From a market perspective, the anticipated output — commonly stated in public reporting as a multi-million-ounce potential over several decades — is small relative to annual global mine production, and therefore unlikely to move the XAUUSD price materially on its own. Nevertheless, approval or rejection would have tangible implications for regional economic forecasts, local contractors and firms tied to the mining supply chain, and could influence valuations of counterparties exposed via streaming or financing agreements.

The inquiry has already been subject to delays: hearings in January 2025 were suspended after concerns about transboundary consultation with authorities in the Republic of Ireland, notably Donegal County Council, prompted additional procedural steps. PAC’s published timetable sets multiple hearing sessions through to early June 2026, after which commissioners will issue recommendations to Stormont ministers who hold the final decision-making power. The administrative and cross-border dimensions extend the timeline and add legal complexity.

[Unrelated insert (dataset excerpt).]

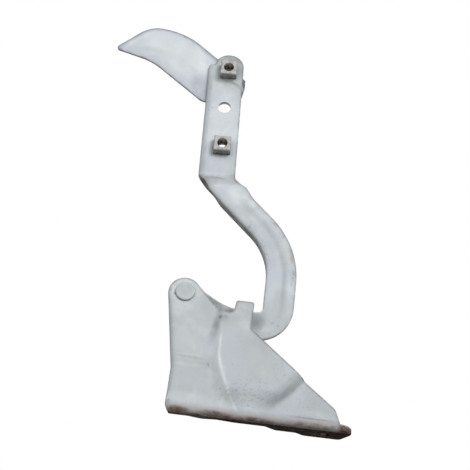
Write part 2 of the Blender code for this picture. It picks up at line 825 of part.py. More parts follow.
def buildPivot(material):
    """Rivet, collar and rear washer, which stay with the bracket."""
    headBack = padFrontY - seatGap
    headFront = headBack - frontHeadHeight
    bushBack = armSheet / 2 + seatGap + bushFlange
    washerFront = bushBack + seatGap
    washerBack = washerFront + washerThickness
    tailFront = washerBack + seatGap
    tailBack = tailFront + rearHeadHeight
    rivet = turnedSolid("pivot_rivet", [(0.0, headFront), (frontHeadRadius - frontHeadEdge, headFront),
                                        (frontHeadRadius, headFront + frontHeadEdge), (frontHeadRadius, headBack),
                                        (pinRadius, headBack), (pinRadius, tailFront), (rearHeadRadius, tailFront),
                                        (rearHeadRadius, tailBack - rearHeadEdge),
                                        (rearHeadRadius - rearHeadEdge, tailBack), (0.0, tailBack)], material)
    bore = pinRadius + seatGap
    collarFront = padBackY + seatGap
    collarBack = collarFront + collarLength
    collar = turnedSolid("spacer_collar", [(bore, collarFront), (collarRadius, collarFront),
                                           (collarRadius, collarBack), (bore, collarBack)], material)
    washer = turnedSolid("rear_washer", [(bore, washerFront), (washerRadius, washerFront),
                                         (washerRadius, washerBack), (bore, washerBack)], material)
    for item in (rivet, collar, washer):
        item.location = (0.0, 0.0, pivotHeight)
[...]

Analysts monitoring the case outline two main outcomes: a conditional approval that unlocks local investment and jobs but triggers prolonged operational and monitoring obligations; or refusal, which would crystallise losses for investors and leave the region with entrenched community divisions. For market participants, the crucial near-term signals will be technical evidence presented at the inquiry and any procedural rulings by PAC that affect the timetable for ministerial decisions.